Non solo ‘The Irishman’: il ringiovanimento digitale al cinema
Robert De Niro e Al Pacino in The Irishman (2019)
Si sta parlando parecchio della decisione di Scorsese di usare gli effetti digitali per alterare l’aspetto dei suoi protagonisti: c’è chi sostiene che distragga, chi paragona il risultato a una plastica facciale. Pare che De Niro abbia detto al responsabile della tecnologia: «Mi hai appena dato altri trent’anni di carriera». Dopo The Irishman e Gemini Man, quella del ringiovanimento digitale è una tecnica che vedremo sempre più spesso al cinema. Ma che è già stata usata in passato, con esiti ancora non paragonabili, in diversi film.
Will Smith in Gemini Man (2019)
Will Smith, 51 anni, combatte contro il suo doppio 23enne che in realtà è stato letteralmente creato da zero. È un bel trucchetto per alcune scene. Poi l’effetto novità svanisce e inizi a notare che il giovane Will sembra fatto di gomma e che la trama è una noia. Ang Lee si è lasciato prendere la mano, ma un upgrade high-tech non corrisponde sempre a un miglioramento.
Samuel L. Jackson in Captain Marvel (2019)
Captain Marvel torna sulla Terra per recuperare la memoria e incontra il capo dello S.H.I.E.L.D Nick Fury, che ha ancora entrambi gli occhi. Anche se un pochino inquietante, il ringiovanimento digitale su Samuel L. Jackson funziona perché la sua interpretazione è divertente, soprattutto quando ha a che fare con il gatto Goose, che è la vera star del film.

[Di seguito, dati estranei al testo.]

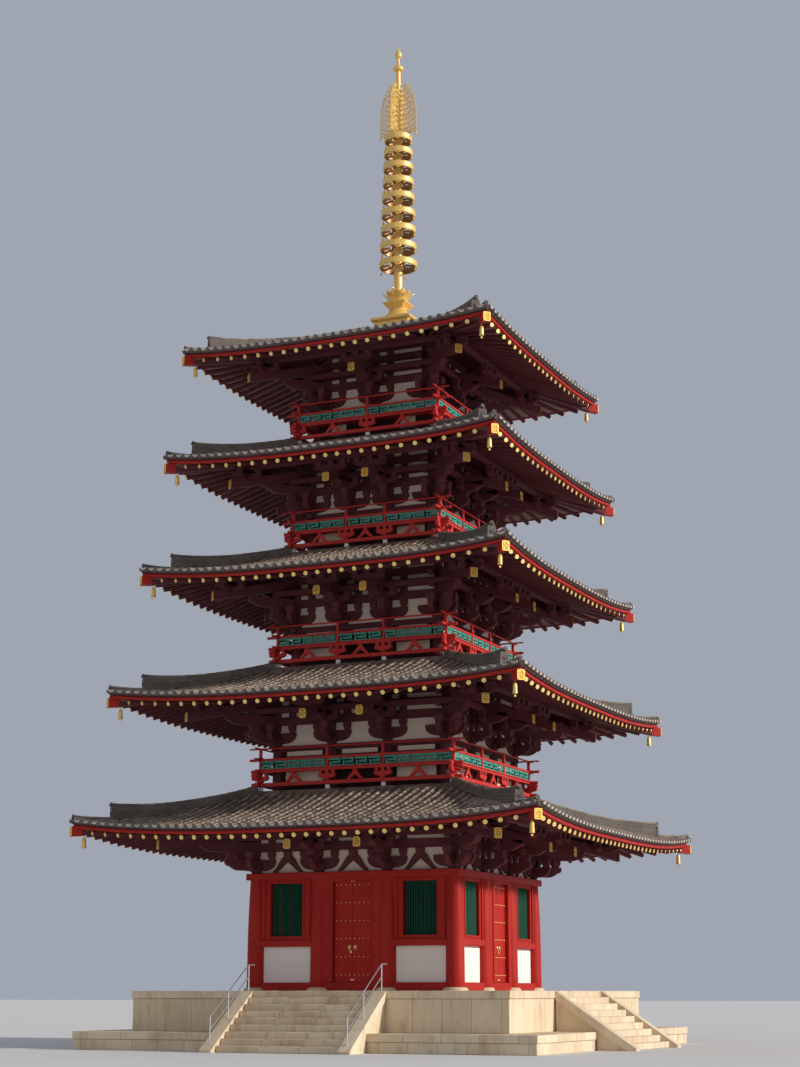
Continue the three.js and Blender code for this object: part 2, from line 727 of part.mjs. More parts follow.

Michelle Pfeiffer in Ant-Man and the Wasp (2018 )
La scena è un addio carico di emotività in cui il personaggio della Pfeiffer deve salutare la figlia e, nonostante le tante sfumature espressive e il primo piano spinto, sembra di viaggiare nel tempo e di rivedere Michelle ai tempi di Batman – Il ritorno.
Johnny Depp in Pirati dei Caraibi – La Vendetta di Salazar (2017)
Per mostrare come Jack Sparrow sia diventato capitano, condannando il Salazar di Javier Bardem, il quinto capitolo dei Pirati ringiovanisce Depp: a primo impatto sembra di vedere il Johnny di 21 Jump Street, ma quando apre la bocca, la magia si dissolve.
Kurt Russell in Guardiani della Galassia Vol. 2 (2017)
Capello rigorosamente anni ’80, sorrisone naturale e realistico, Kurt Russell torna indietro nel tempo per raccontare come il suo personaggio, Ego, il padre di Peter Quill che poi si rivelerà essere il cattivo, ha corteggiato sua madre.
Carrie Fisher in Rogue One (2016)
Carrie Fisher adorava quest’apparizione: alla fine del film, la sua principessa Leia si volta a favore di telecamera e pronuncia una sola battuta – “Speranza” –. L’attrice sarebbe morta poche settimane dopo l’uscita. E questo ha reso il suo cameo memorabile.
Anthony Hopkins in Westworld (2016)
Anche le serie tv ci provano, almeno quelle che hanno un budget adeguato. Per svelare uno dei tanti misteri celati dietro Westworld, ecco un flashback con Hopkins (o meglio il dottor Ford) ringiovanito di almeno una quarantina d'anni.
Robert Downey Jr. in Avengers: Civil War (2016)
Per mostrare l’ultimo incontro di Stark con i suoi genitori prima della loro morte, la Marvel usa il ringiovanimento e si prepara anche un paracadute: l’evocazione del ricordo avviene tramite una tecnologia sperimentale di Tony. Così, giusto per non rischiare.
Arnold Schwarzenegger in Terminator Genisys (2015)
Il film è terribile, nonostante gli effetti all’avanguardia che fanno tornare Arnold ai tempi del Terminator di Cameron: la cosa funziona meglio finché ci si affida a materiale del film originale con ritocchi in CGI. Nei fotogrammi nuovi invece Schwarzy è decisamente più robotico.
Brad Pitt nel Curioso Caso di Benjamin Button (2008)
Quello su Brad Pitt nei panni di Benjamin Button, l’uomo che nasce vecchio e muore giovane, è uno dei primi esperimenti (risale al 2008), ma resta uno dei più potenti esempi di come usare bene questa tecnologia: solo David Fincher poteva rischiare tanto. Premio Oscar per gli effetti speciali e inizio di una rivoluzione.
Patrick Stewart e Ian McKellen in X-Men – Conflitto finale (2006)
Professor X e Magneto vanno a trovare una giovane Jean Gray, ma l’inquadratura sui volti di Stewart e McKellen è talmente prolungata e ravvicinata, che il lavoro digitale cancella la pelle degli attori. Meglio le statue di cera.